Holly Day's magical poem, "The Quilt," is quirky, sweet and satisfying from beginning to end. The speaker's family: "thinks she's nuts." They can't come to grips with her plan to form a quilt from loved objects, useless, unsanitary perhaps, to some:
other things she wants to keep
find their way into the blanket's folds:
snips of hair taken while her children sleep
a piece of the dog's collar
the tail of a mouse the cat drops at her feet.
The quilter isn't fussy and wants preserved memories. She doesn't give a whit whether these odd items are sanctioned components. I was thoroughly amused by the notion of the "tail of a mouse" getting older, older, ossifying into and becoming part of the blanket's weave. Day's poem is a bright penny, and I'm glad to have found it.
In “Slag,” Andrew McFadyen-Ketchum looks at a rough, near-the-railroad childhood. One boy races through the heat of August. Here, “the Stanley brothers” pursue him relentlessly. Why? He fears. He runs, confused. They’ve:
…organized the neighborhood’s ten-speeds,
hallooing like Pawnee
over the crests of every back-alley I knew,
bareback and hungry for my dirty-blond scalp?
Even the railroad trestle landscape threatens. To be anything, but prey, to escape is the goal. Could he shape-shift? If only.
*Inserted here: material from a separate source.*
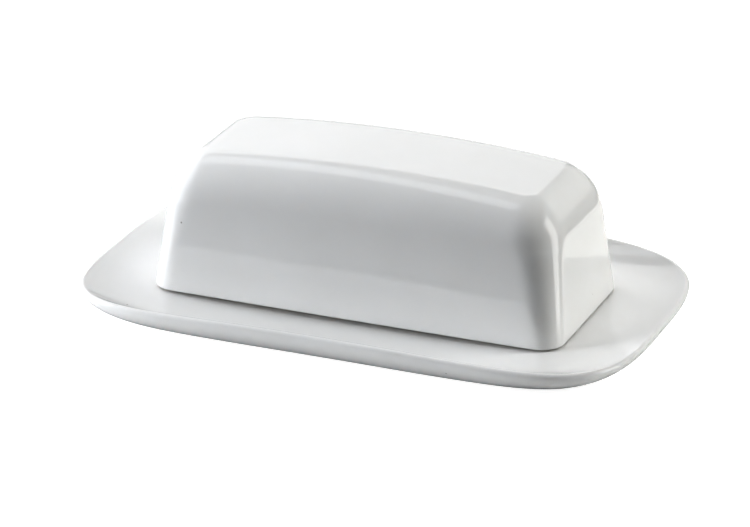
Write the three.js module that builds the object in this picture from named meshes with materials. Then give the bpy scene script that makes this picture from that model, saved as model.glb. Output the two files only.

It’s no great leap into the folds of the wings of the crows,
to perch with them on the power lines,red-eyes open,
The goldfish that lives without a single memory?
The pit viper that strikes without ever having heard a sound?
Make me one.
Nearly every child can recall ridicule, risk, being taunted and tortured, in some year. Here, there seems no escape, except into alchemy, to avoid being recognized again.
This issue of Potomac Review is a rich collection! I reveled in the diversity of vision found and have read many of the pieces more than once. The stories are an eclectic assemblage to treasure.